* **SHORT PROBLEM**: Without altering anything, repeat each of the records.
──────── SUPPLIED MATERIAL
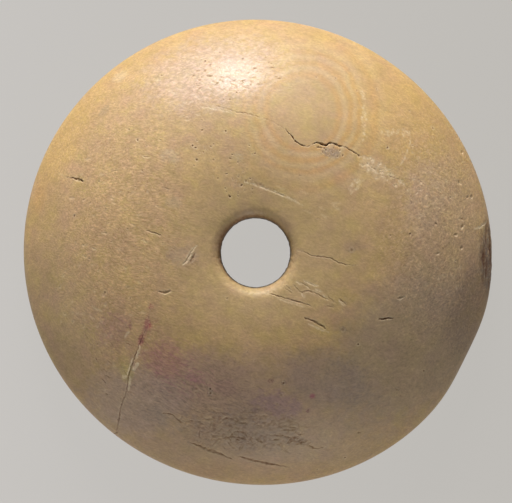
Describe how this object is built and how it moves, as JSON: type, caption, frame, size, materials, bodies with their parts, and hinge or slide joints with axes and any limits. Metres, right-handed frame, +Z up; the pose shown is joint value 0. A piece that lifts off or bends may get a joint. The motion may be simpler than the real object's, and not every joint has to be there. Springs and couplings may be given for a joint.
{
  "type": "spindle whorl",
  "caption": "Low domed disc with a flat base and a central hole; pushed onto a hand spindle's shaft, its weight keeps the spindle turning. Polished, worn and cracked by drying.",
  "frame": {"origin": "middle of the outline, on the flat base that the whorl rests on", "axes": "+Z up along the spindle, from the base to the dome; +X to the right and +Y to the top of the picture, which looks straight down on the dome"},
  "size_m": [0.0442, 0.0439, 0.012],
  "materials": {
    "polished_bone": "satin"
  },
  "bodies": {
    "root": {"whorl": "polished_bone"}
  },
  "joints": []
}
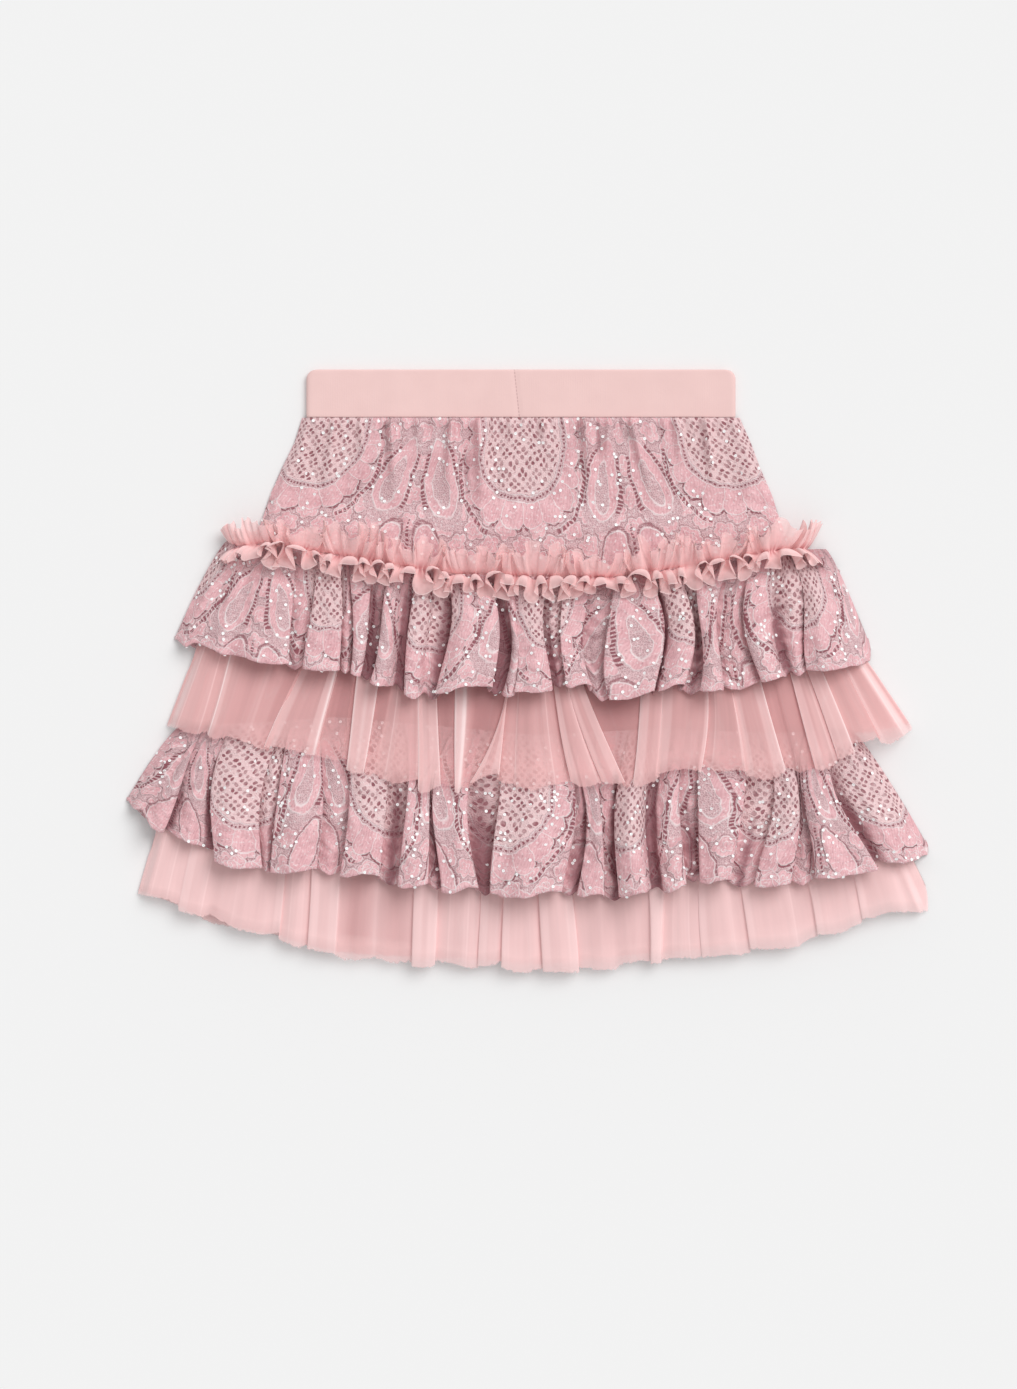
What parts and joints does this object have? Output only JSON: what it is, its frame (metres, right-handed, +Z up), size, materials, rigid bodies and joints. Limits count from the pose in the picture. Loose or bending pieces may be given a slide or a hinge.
────────────────
* **TASK ANSWER**:
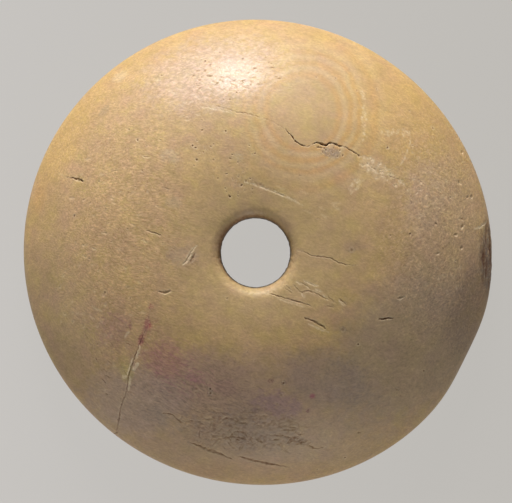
Describe how this object is built and how it moves, as JSON: type, caption, frame, size, materials, bodies with their parts, and hinge or slide joints with axes and any limits. Metres, right-handed frame, +Z up; the pose shown is joint value 0. A piece that lifts off or bends may get a joint. The motion may be simpler than the real object's, and not every joint has to be there. Springs and couplings may be given for a joint.
{
  "type": "spindle whorl",
  "caption": "Low domed disc with a flat base and a central hole; pushed onto a hand spindle's shaft, its weight keeps the spindle turning. Polished, worn and cracked by drying.",
  "frame": {"origin": "middle of the outline, on the flat base that the whorl rests on", "axes": "+Z up along the spindle, from the base to the dome; +X to the right and +Y to the top of the picture, which looks straight down on the dome"},
  "size_m": [0.0442, 0.0439, 0.012],
  "materials": {
    "polished_bone": "satin"
  },
  "bodies": {
    "root": {"whorl": "polished_bone"}
  },
  "joints": []
}
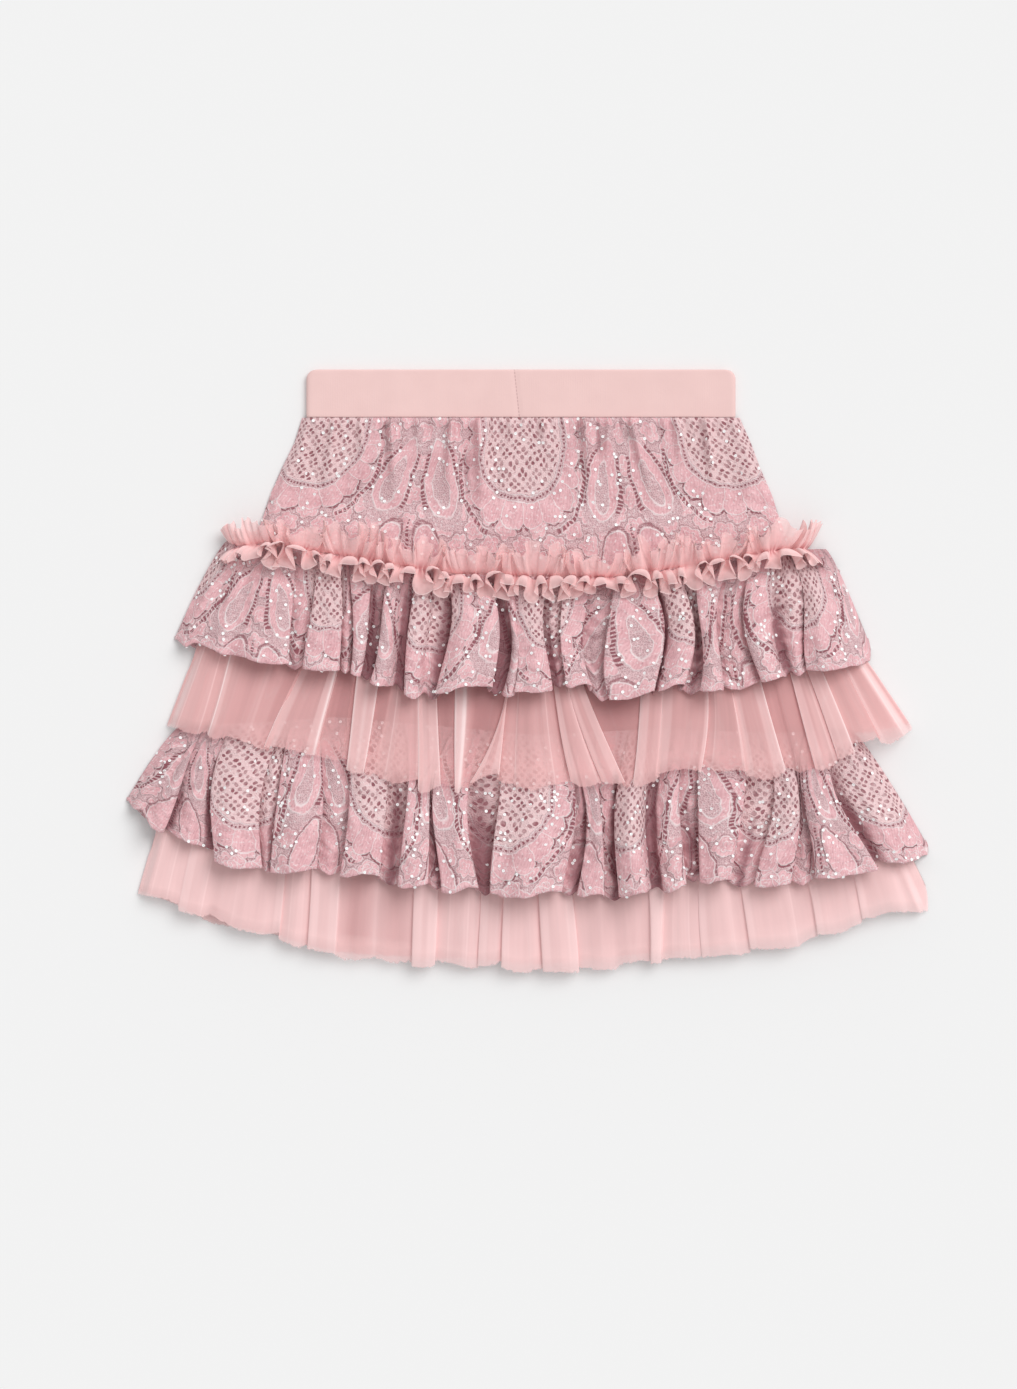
What parts and joints does this object have? Output only JSON: what it is, its frame (metres, right-handed, +Z up), size, materials, rigid bodies and joints. Limits count from the pose in the picture. Loose or bending pieces may be given a slide or a hinge.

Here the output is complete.